The respondents were dissatisfied with the revised pitch fee. In response to an application by the appellant for a determination of the new pitch fees, the respondents contended that no valid review notice had been served. Finding in favour of the respondents, the first-tier tribunal (FTT) held that: (i) owing to the error over the RPI increase, the first notice did not comply with the requirement, imposed by paras 17(6A) and para 25 of Chapter 2, to “specify any percentage increase or decrease in the retail prices index”; and (ii) the later notice was invalid because the increase did not take effect within the relevant review period, with the effect that a full year had passed without an increase or decrease and the right to a review for that year was lost. The appellant appealed.
Held: The appeal was allowed in part.
(1) When determining the consequences of non-compliance with the process or procedure laid down by a statute for the exercise or acquisition of some right in relation to property conferred by that statute, the modern approach was not to ask whether there had been substantial compliance, or to consider the particular circumstances of the recipient of the notice or the degree of prejudice caused by the non-compliance, but was instead to interpret the notice to see whether it actually complied with the strict requirements of the statute. If it did not, it would be invalid: Osman v Natt [2014] EWCA Civ 1520; [2015] EGLR 11 applied. That stricter approach had the advantage of certainty in relation to property rights and was applicable to the statutory procedures for initiating a review of pitch fees under agreements to which the 1983 Act applied. Moreover, para 17(6A) of Chapter 2 of Part 1 of Schedule 1 to the 1983 Act was explicit in prescribing that a notice which proposed an increase in the pitch fee was of no effect unless it was accompanied by a document which complied with para 25A, thus removed any doubt as to the consequences of non-compliance and leaving no room for considerations of whether any prejudice has been suffered as a result.
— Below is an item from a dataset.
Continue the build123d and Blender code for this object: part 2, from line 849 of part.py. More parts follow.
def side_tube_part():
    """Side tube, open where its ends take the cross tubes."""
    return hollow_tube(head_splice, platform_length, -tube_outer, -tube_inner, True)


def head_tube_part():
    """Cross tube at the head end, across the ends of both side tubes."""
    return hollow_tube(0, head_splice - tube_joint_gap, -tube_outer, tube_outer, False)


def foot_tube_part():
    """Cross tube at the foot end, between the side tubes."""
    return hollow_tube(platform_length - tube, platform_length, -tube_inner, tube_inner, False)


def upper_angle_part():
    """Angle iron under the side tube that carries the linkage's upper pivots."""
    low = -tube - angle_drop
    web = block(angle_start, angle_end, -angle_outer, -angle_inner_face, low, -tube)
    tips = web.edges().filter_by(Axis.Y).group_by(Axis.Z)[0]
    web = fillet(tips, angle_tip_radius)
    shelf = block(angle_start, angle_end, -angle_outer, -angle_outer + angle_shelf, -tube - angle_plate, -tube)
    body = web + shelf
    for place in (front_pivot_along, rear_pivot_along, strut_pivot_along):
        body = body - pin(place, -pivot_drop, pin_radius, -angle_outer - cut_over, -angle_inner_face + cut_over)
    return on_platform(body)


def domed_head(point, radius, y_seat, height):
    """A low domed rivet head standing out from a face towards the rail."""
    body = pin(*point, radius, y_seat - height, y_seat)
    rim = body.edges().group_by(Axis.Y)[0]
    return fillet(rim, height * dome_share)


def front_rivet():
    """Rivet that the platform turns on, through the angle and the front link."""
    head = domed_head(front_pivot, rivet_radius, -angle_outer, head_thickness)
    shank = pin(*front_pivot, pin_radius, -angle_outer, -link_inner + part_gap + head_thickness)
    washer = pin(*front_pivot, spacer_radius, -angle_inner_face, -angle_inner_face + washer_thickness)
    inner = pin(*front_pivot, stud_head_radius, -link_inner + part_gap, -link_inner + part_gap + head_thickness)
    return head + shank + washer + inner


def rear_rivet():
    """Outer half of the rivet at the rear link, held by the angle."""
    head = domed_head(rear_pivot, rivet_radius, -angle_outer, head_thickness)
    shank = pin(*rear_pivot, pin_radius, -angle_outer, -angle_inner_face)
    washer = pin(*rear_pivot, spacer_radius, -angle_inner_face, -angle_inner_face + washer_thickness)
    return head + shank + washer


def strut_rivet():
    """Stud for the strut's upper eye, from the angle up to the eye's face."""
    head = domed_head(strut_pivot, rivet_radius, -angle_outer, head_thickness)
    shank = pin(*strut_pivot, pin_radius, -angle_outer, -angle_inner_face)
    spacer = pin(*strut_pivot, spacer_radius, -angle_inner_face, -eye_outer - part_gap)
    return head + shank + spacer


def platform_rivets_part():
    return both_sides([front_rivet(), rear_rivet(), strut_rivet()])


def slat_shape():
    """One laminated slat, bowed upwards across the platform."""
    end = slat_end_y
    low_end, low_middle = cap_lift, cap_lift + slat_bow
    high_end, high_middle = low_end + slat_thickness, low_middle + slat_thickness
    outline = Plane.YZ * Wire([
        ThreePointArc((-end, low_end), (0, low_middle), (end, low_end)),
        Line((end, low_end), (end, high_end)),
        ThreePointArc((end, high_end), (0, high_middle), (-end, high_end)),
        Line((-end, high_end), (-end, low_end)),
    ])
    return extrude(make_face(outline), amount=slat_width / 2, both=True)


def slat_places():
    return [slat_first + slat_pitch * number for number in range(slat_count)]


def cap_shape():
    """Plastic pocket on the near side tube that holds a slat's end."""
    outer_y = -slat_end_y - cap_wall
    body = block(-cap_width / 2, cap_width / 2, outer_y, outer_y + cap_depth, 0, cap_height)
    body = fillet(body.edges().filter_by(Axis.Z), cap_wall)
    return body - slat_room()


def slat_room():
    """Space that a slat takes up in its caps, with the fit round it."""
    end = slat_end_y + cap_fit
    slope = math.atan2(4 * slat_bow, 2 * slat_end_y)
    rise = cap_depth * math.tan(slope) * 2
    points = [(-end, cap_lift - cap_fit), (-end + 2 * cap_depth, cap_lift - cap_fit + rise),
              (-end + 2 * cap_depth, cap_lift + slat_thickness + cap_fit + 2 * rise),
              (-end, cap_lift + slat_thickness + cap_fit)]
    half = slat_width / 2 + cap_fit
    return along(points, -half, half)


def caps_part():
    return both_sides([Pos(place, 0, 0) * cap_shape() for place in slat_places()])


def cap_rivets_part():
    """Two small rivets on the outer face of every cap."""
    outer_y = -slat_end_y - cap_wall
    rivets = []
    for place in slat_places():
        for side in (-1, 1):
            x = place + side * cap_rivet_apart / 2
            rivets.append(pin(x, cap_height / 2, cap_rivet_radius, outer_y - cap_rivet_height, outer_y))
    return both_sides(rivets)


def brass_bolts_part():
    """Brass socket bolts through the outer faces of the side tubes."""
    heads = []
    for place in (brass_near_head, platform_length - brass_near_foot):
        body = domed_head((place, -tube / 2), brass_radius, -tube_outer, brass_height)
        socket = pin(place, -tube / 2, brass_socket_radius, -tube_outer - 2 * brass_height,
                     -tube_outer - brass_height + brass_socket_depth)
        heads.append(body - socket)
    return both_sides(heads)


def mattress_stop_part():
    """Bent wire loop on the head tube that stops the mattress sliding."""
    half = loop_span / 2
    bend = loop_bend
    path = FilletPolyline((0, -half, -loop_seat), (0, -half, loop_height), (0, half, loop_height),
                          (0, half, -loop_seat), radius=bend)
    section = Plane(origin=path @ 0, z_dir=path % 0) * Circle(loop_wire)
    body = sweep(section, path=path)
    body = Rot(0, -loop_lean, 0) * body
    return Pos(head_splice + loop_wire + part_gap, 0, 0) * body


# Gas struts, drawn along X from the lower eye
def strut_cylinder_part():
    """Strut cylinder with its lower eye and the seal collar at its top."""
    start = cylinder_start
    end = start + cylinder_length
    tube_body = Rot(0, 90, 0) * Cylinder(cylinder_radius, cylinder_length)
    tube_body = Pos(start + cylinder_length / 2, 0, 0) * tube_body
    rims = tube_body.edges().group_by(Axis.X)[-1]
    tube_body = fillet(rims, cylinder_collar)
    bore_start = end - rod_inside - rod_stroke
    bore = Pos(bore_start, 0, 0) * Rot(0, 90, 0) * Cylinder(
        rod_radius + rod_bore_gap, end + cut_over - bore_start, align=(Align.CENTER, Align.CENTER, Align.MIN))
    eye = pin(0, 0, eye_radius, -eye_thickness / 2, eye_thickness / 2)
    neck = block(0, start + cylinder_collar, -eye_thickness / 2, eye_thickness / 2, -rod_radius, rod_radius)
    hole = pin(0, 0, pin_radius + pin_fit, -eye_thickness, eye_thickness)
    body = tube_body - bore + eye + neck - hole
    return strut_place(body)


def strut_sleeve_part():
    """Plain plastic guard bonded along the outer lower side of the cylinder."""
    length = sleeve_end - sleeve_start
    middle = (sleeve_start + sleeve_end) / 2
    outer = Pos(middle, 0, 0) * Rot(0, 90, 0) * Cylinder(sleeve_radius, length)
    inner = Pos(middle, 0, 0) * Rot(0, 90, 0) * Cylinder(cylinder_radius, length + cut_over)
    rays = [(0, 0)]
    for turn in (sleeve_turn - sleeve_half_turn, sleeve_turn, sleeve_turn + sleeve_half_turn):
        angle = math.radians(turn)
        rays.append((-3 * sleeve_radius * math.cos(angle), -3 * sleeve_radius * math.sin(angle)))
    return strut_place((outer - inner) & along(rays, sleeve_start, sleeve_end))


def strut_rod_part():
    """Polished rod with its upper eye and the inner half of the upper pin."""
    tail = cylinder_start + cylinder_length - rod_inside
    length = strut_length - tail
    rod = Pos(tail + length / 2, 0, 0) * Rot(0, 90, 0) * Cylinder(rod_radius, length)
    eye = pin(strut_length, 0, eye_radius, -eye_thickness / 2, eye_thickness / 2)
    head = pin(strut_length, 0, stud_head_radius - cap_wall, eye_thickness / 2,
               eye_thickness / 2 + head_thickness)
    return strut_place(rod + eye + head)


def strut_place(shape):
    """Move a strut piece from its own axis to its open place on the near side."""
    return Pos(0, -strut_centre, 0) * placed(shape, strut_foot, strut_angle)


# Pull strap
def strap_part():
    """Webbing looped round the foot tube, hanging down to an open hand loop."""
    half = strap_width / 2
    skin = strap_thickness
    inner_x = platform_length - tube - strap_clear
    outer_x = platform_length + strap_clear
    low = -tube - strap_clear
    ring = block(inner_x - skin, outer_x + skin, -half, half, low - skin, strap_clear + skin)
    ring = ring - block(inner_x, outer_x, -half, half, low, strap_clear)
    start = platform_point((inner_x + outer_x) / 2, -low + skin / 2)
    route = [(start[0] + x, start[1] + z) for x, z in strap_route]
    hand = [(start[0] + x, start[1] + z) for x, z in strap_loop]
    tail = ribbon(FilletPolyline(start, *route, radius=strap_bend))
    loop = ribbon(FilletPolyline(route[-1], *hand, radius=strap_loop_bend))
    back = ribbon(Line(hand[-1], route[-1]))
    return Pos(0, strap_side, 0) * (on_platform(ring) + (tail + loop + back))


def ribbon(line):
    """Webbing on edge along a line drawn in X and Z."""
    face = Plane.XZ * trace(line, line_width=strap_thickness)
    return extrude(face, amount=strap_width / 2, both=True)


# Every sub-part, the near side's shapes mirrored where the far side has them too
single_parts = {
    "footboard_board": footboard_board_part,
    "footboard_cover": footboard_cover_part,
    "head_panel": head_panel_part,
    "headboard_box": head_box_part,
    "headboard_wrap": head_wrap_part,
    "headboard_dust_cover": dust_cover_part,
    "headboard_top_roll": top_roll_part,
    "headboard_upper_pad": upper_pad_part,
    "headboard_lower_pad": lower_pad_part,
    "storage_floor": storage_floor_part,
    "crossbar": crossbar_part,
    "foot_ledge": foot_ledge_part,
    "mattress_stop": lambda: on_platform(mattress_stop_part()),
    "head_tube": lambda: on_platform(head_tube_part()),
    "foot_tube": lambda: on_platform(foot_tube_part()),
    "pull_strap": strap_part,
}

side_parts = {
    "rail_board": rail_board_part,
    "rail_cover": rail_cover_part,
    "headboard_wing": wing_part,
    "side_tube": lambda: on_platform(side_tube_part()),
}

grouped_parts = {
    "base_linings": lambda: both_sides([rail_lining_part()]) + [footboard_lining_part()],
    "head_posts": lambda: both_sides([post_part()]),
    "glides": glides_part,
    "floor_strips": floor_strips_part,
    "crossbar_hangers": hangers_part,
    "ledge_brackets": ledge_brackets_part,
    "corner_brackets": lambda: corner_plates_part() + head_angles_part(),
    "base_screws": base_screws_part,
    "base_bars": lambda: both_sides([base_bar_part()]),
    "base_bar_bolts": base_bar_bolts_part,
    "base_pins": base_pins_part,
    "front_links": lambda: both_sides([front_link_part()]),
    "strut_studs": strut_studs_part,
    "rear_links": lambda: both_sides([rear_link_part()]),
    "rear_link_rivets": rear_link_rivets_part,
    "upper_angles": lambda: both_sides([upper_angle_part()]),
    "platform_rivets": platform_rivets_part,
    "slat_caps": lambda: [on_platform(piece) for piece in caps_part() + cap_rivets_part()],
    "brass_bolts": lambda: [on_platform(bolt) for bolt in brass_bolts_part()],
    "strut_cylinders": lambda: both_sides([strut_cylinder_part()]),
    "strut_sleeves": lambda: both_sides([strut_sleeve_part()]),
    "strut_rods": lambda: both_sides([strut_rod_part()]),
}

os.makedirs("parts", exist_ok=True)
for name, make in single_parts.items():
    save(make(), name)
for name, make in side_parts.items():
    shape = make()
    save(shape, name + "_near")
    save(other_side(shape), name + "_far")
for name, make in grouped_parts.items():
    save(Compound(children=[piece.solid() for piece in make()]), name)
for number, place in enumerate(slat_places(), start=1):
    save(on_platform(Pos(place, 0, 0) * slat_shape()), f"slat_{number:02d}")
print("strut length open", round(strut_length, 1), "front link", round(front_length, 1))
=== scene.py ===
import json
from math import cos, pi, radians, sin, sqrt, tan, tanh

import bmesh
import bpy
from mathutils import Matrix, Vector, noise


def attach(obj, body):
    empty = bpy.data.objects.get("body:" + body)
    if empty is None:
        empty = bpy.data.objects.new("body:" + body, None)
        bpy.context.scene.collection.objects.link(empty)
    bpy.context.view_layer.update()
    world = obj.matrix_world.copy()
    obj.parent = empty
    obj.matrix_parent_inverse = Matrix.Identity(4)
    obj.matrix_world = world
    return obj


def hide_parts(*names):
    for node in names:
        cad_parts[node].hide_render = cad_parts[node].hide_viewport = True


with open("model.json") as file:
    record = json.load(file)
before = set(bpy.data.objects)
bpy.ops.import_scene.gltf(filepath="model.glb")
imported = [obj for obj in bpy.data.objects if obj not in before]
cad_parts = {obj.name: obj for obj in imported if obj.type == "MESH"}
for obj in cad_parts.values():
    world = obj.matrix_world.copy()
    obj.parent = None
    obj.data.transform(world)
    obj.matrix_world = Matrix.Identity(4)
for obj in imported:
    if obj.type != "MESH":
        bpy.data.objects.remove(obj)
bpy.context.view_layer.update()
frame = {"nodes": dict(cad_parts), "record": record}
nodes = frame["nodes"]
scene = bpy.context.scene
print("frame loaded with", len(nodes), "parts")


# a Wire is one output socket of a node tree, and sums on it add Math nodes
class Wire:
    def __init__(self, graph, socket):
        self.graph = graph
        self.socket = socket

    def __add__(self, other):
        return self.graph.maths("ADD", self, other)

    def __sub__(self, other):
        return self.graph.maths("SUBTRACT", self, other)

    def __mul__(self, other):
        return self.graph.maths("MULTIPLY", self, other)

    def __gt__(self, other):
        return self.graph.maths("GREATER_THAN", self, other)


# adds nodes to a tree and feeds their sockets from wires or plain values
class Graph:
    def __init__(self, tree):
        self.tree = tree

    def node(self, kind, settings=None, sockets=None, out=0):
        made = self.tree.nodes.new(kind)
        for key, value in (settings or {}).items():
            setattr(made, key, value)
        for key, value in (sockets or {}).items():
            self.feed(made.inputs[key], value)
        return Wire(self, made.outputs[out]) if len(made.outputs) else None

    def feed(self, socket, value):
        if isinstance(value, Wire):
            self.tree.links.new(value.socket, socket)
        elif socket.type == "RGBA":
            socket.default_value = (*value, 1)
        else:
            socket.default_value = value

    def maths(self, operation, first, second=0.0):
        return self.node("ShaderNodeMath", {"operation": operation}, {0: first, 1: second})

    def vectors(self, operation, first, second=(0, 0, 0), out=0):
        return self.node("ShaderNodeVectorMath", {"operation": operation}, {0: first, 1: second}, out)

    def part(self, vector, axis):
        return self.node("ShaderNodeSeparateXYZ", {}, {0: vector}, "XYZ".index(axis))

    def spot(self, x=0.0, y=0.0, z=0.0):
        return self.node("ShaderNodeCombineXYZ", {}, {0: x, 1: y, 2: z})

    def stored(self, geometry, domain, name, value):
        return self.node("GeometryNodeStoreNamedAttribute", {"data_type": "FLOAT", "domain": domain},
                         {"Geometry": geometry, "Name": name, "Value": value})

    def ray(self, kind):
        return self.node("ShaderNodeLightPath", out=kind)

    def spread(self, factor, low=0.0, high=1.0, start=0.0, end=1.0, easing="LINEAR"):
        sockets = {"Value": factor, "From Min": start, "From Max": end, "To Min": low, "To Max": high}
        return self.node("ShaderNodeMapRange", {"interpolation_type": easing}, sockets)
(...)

The first notice served by the appellant was invalid because it failed to specify the correct RPI figure. Para 25A required the notice to “specify any percentage increase or decrease in the retail prices index calculated in accordance with paragraph 20(A1)” and the first notice had failed to do so, since the percentage increase in RPI which was specified was not calculated in the required manner. It was irrelevant that the recipient might have been able to ascertain the appropriate RPI increase. That was exactly the sort of research which the recipient of the notice would assume that the giver had already carried out. The recipient was entitled to assume that the information contained in the form was accurate, save where it was obvious that an error has been made. It would not have been obvious to a reasonable recipient either that there was an error, or what the correct figure ought to have been: Mannai Investment Co Ltd v Eagle Star Life Assurance Co Ltd [1997] AC 749; [1997] 1 EGLR 57 distinguished. The FTT had therefore correctly found that the first attempt to initiate the pitch fee review was ineffective. Although the notice and accompanying document were only a proposal, and could not give rise to a new pitch fee unless and until the proposal was agreed, the failure to calculate the RPI adjustment using the method prescribed in para 25A was fatal.
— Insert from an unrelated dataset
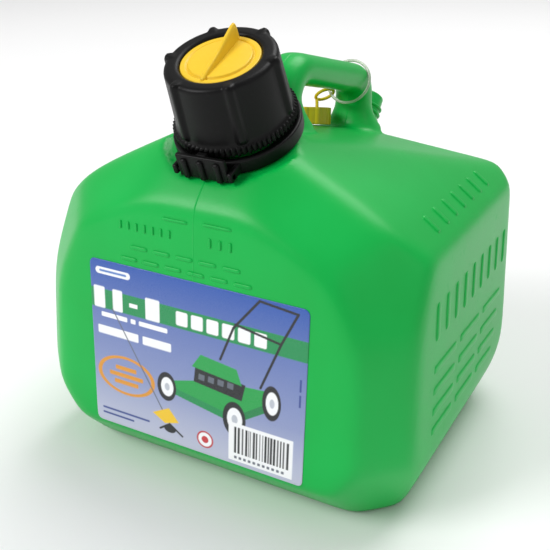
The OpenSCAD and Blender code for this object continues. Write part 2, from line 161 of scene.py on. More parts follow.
def grid_quads(rows: int, columns: int, loop_rows: bool, loop_columns: bool) -> np.ndarray:
    """Quads of a grid of points stored row by row.

    Args:
        rows: number of rows.
        columns: number of points in a row.
        loop_rows: whether the last row joins the first.
        loop_columns: whether the last point of a row joins its first.

    Returns:
        Point numbers, four to a face.
    """
    i = np.arange(rows if loop_rows else rows - 1)[:, None]
    j = np.arange(columns if loop_columns else columns - 1)[None, :]
    i2, j2 = (i + 1) % rows, (j + 1) % columns
    faces = [i * columns + j, i2 * columns + j, i2 * columns + j2, i * columns + j2]
    return np.stack(faces, -1).reshape(-1, 4)


def torus_like(points: np.ndarray) -> Patch:
    """A grid that closes both ways, such as a closed profile carried round a closed path."""
    rows, columns = points.shape[:2]
    return Patch(points.reshape(-1, 3), grid_quads(rows, columns, True, True)).outward()


def capped(rings: np.ndarray) -> Patch:
    """Closed rings joined in a row, with a fan to the middle of the first and of the last ring."""
    rows, columns = rings.shape[:2]
    flat = np.concatenate([rings.reshape(-1, 3), rings[:1].mean(1), rings[-1:].mean(1)])
    j = np.arange(columns)
    k = (j + 1) % columns
    last = (rows - 1) * columns
    first_fan = np.stack([np.full(columns, rows * columns), j, k], -1)
    last_fan = np.stack([np.full(columns, rows * columns + 1), last + k, last + j], -1)
    return Patch(flat, grid_quads(rows, columns, False, True), np.concatenate([first_fan, last_fan])).outward()


def slab(top: np.ndarray, bottom: np.ndarray) -> Patch:
    """A thin closed plate: the top grid, the bottom grid, and a band of quads joining their borders."""
    rows, columns = top.shape[:2]
    upper = grid_quads(rows, columns, False, False)
    count = rows * columns
    ids = np.arange(count).reshape(rows, columns)
    border = np.concatenate([ids[0, :-1], ids[:-1, -1], ids[-1, :0:-1], ids[:0:-1, 0]])
    after = np.roll(border, -1)
    band = np.stack([border, border + count, after + count, after], -1)
    lower = upper[:, ::-1] + count
    points = np.concatenate([top.reshape(-1, 3), bottom.reshape(-1, 3)])
    return consistent(Patch(points, np.concatenate([upper, lower, band])), len(upper))


def consistent(patch: Patch, faces: int) -> Patch:
    """A slab whose band agrees with its top, turned outwards as a whole.

    Args:
        patch: the slab.
        faces: the number of faces in its top.

    Returns:
        The slab with every face pointing outwards.
    """
    top_edges = {tuple(e) for q in patch.quads[:faces] for e in zip(q, np.roll(q, -1))}
    band = patch.quads[2 * faces:]
    if (band[0][3], band[0][0]) not in {(b, a) for a, b in top_edges}:
        patch.quads[2 * faces:] = band[:, ::-1]
    return patch.outward()


def revolved(profile: np.ndarray, sides: int, grow: np.ndarray | None = None) -> Patch:
    """A closed profile turned round Z.

    Point (i, j) is profile point j, (r, z), at the angle 360 i / sides, with grow[i, j] added to r.

    Args:
        profile: closed line of (r, z) points.
        sides: steps round the axis.
        grow: extra radius at each point, or None.

    Returns:
        The closed ring.
    """
    a = np.arange(sides)[:, None] * TURN / sides
    r = profile[None, :, 0] + (0.0 if grow is None else grow)
    z = np.broadcast_to(profile[None, :, 1], (sides, len(profile)))
    return torus_like(np.stack([r * np.cos(a), r * np.sin(a), z], -1))


def lathe(profile: np.ndarray, sides: int) -> Patch:
    """An open profile from the axis to the axis, turned round Z and closed by a fan at each end."""
    a = np.arange(sides)[None, :] * TURN / sides
    r, z = profile[:, None, 0], profile[:, None, 1]
    return capped(np.stack([r * np.cos(a), r * np.sin(a), np.broadcast_to(z, (len(profile), sides))], -1))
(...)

(2) However, the appellant had validly initiated the 2013 review by its later notice. That notice was not invalidated by reason of specifying an effective date for the pitch fee increase that was after the end of the year in which the review fell due. Where the owner of a site did not serve a pitch fee review notice “by the time by which it was required to be served”, namely at least 28 days before the review date as required by para 17(2), it could do so “at any time thereafter”: see para 17(6)(b). In such cases, the alternative review procedure under para 17(7) to (10) applied. A late review notice served the same purpose, and had the same effect, as an “in-time” review notice under para 17(2), with the sole exception that any new pitch fee which was agreed or determined by the FTT following a late review notice would take effect not from the review date but 28 days after the date of service of the late review notice. The critical words in para 17(6)(b) were “at any time thereafter”, which clearly indicated that there was no terminal date after which a late review notice could no longer be served. The practical operation of para 17(7) and 17(8) was also inconsistent with any requirement that a review notice for a particular year be served to take effect before the next review date. Moreover, the general rule in rent review was that time was not of the essence of the right to a review and that some positive indication, either in the language or the structure of a rent review scheme, was required before the right to a review would be lost by a delay in its commencement: United Scientific Holdings Ltd v Burnley Borough Council [1978] AC 904 applied. There was nothing in the statutory language to indicate that a later review could only take effect before the next review date. The guidance notes to the 2013 Regulations were wrong so far as they suggested the contrary.
Although the possibility of a number of pitch fee reviews taking place in a single year was an unattractive one, the possibility of a large increase taking account of RPI changes over more than one year was ameliorated by the fact that any such increase could not take effect retrospectively, but only from a date 28 days after the service of the late review notice.
It followed that the appellant’s later notice had validly initiated the 2013 review. Having regard to the presumption in para 20(A1) that a pitch fee would increase annually by RPI, and to the absence of any other issue between the parties on the amount of the increase, it was appropriate to substitute a determination, under para 16, that the amount of the new pitch fee was £28.71 as stated in the later notice, to take effect on 28 April 2014.
Paul Kelly of Tozers Solicitors LLP, of Exeter, appeared for the appellant; three of the respondents appeared in person.